Kate Tempest is an extraordinary poet. She musters power and
depth and windows into humanity with such a brutal honesty and turn of phrase
that it’s impossible to remain untouched.
Her novel, The
Bricks That Built The Houses (US)
often reflects these strengths.
It opens with a burst of excitement. Harry, Becky and Leon
are leaving their home town with a bag of money and their hearts pounding like
crazy. They’re not safe. They’re on the run. South London is all they really
know. It’s a catchy start and an edgy one.
From this point on, we’re draw back to the beginning of this
tale – their journey from a late night meeting at a drug deal through to the
danger of what lies ahead.
Having established our main characters, the novel takes
regular tangents to fragment into vignettes of the bricks that built the
houses. There are back stories galore as we get to understand the lives of each
family member in some depth. Each of these pieces is well told and has enough
intrigue to pull a reader in. Though the key narrative gets lost through this
process, the book never loses its energy and drive. Lives overlap. We get to understand
that every person has a tale to tell. That the histories that are hidden well
beneath the surface are tough, exciting and incredible.

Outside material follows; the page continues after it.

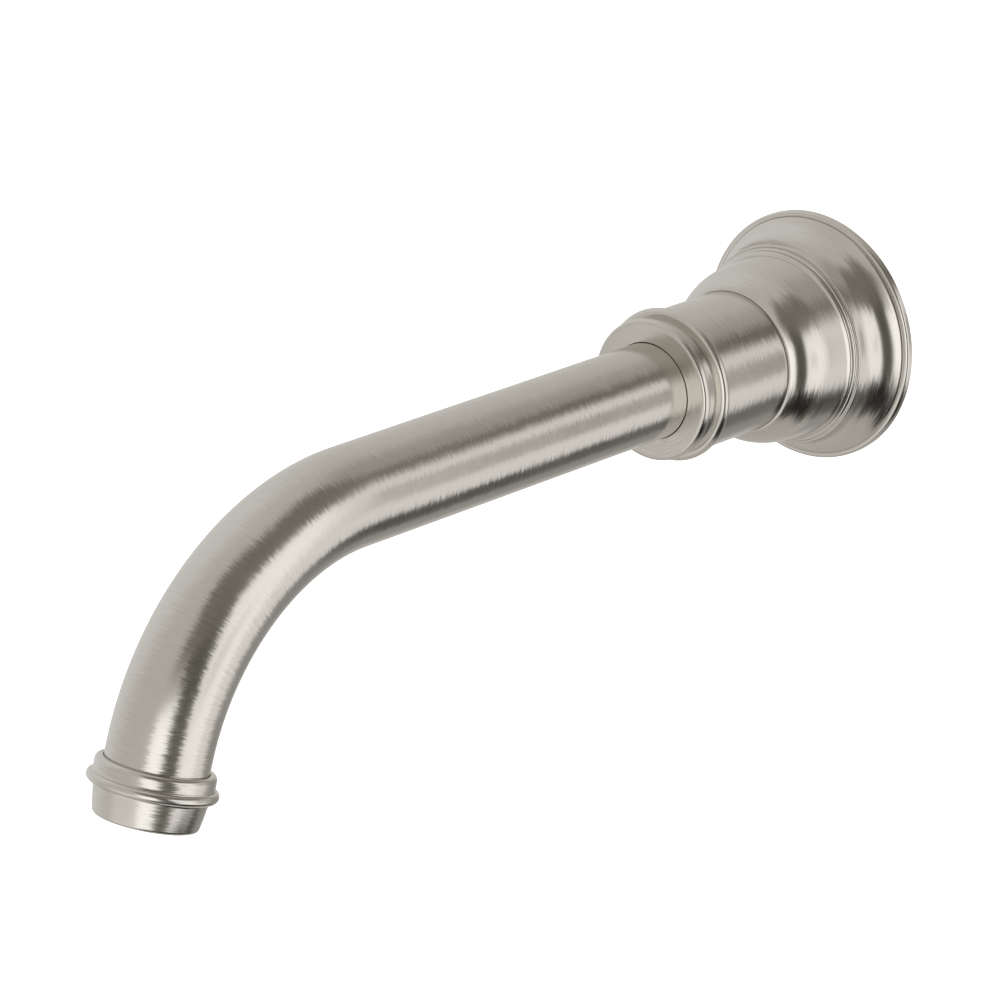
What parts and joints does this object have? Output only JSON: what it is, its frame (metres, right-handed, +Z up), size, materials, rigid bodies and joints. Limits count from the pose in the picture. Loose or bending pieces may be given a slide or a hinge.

Each individual story forms a circle. When these circles
come together, they fill the canvas like a pointillist painting.
The simile there may be terrible, but it draws me to a key
element of the writing. The description here is stunning. Whether it’s the urban
landscape or the body that’s on view, the pictures are painted in such a way
that they burst from the page. It’s really quite something. It’s also something
that can get in the way of the plot on occasion and could maybe become stronger
with a touch of dilution.
I really enjoyed Bricks
a lot. I’d often stop reading and immediately want to pick the book up again,
which is always a good sign. That’s not to say it was perfect. In fact, there
are lots of flaws that are difficult to overlook.
The exploration of each character’s back story may be
well-handled, but the novel begins to feel the weight of all those tales by the
end. Momentum slows a good deal before sparking back into life at the
conclusion.
There’s also an issue with the range of character responses.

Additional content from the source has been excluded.